* Instructions for the task
Read the listing and extract each line that includes the word "hinge".

* Data
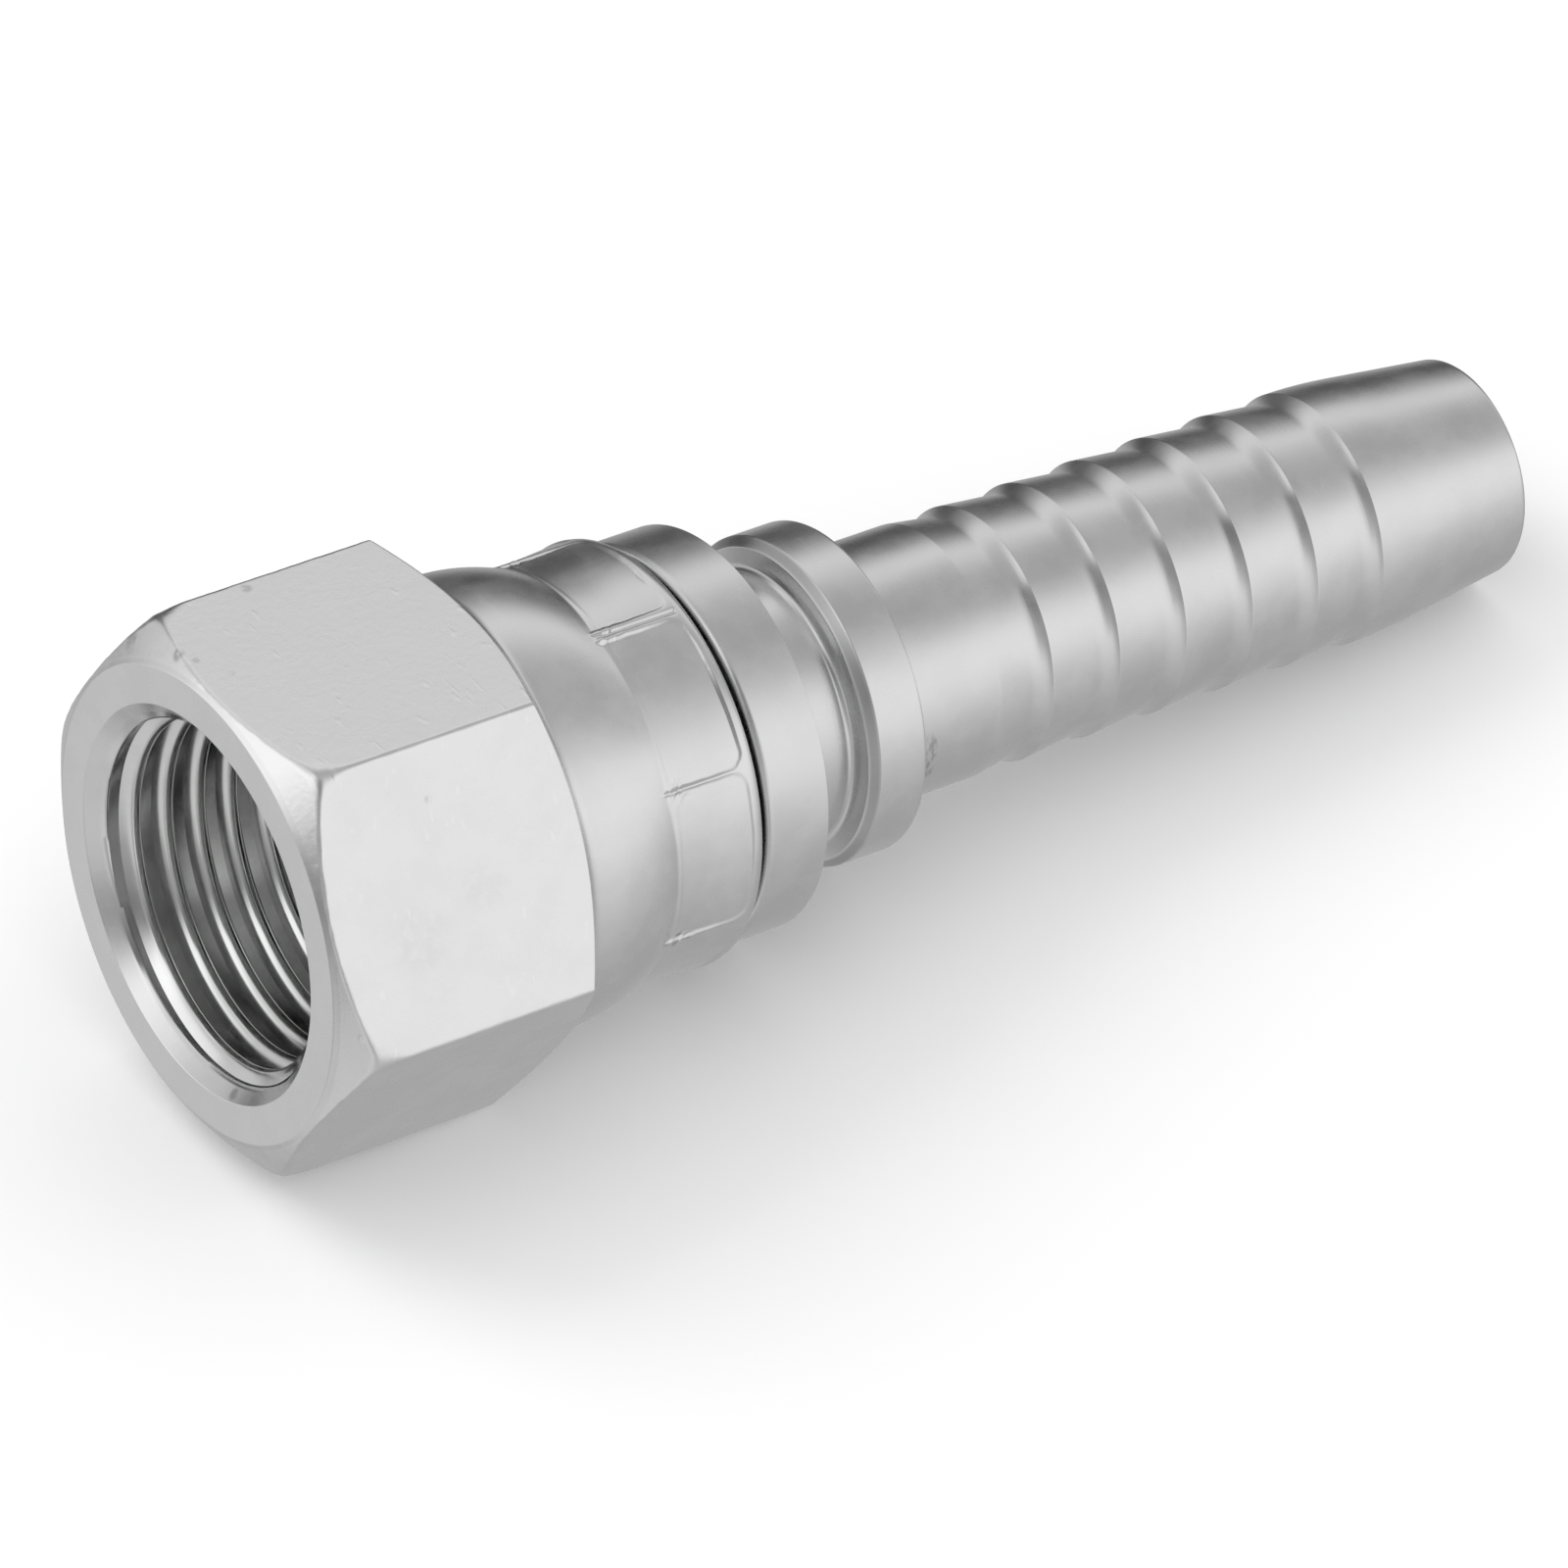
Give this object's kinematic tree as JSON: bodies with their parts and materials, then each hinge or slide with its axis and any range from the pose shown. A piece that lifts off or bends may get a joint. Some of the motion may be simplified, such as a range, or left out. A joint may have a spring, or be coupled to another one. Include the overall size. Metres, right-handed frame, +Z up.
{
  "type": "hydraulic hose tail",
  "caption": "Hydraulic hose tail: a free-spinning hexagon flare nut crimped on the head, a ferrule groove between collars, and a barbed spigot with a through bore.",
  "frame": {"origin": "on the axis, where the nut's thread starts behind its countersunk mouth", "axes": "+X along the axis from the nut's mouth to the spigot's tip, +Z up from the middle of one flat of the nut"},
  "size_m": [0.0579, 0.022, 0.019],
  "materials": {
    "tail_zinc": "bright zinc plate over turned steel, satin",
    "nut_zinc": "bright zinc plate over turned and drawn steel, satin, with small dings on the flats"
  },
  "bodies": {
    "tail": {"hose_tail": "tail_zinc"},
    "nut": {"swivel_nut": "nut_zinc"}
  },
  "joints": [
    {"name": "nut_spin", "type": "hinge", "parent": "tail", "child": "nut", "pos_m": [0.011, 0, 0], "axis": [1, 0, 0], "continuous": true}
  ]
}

* Expected output
Give this object's kinematic tree as JSON: bodies with their parts and materials, then each hinge or slide with its axis and any range from the pose shown. A piece that lifts off or bends may get a joint. Some of the motion may be simplified, such as a range, or left out. A joint may have a spring, or be coupled to another one. Include the overall size. Metres, right-handed frame, +Z up.
    {"name": "nut_spin", "type": "hinge", "parent": "tail", "child": "nut", "pos_m": [0.011, 0, 0], "axis": [1, 0, 0], "continuous": true}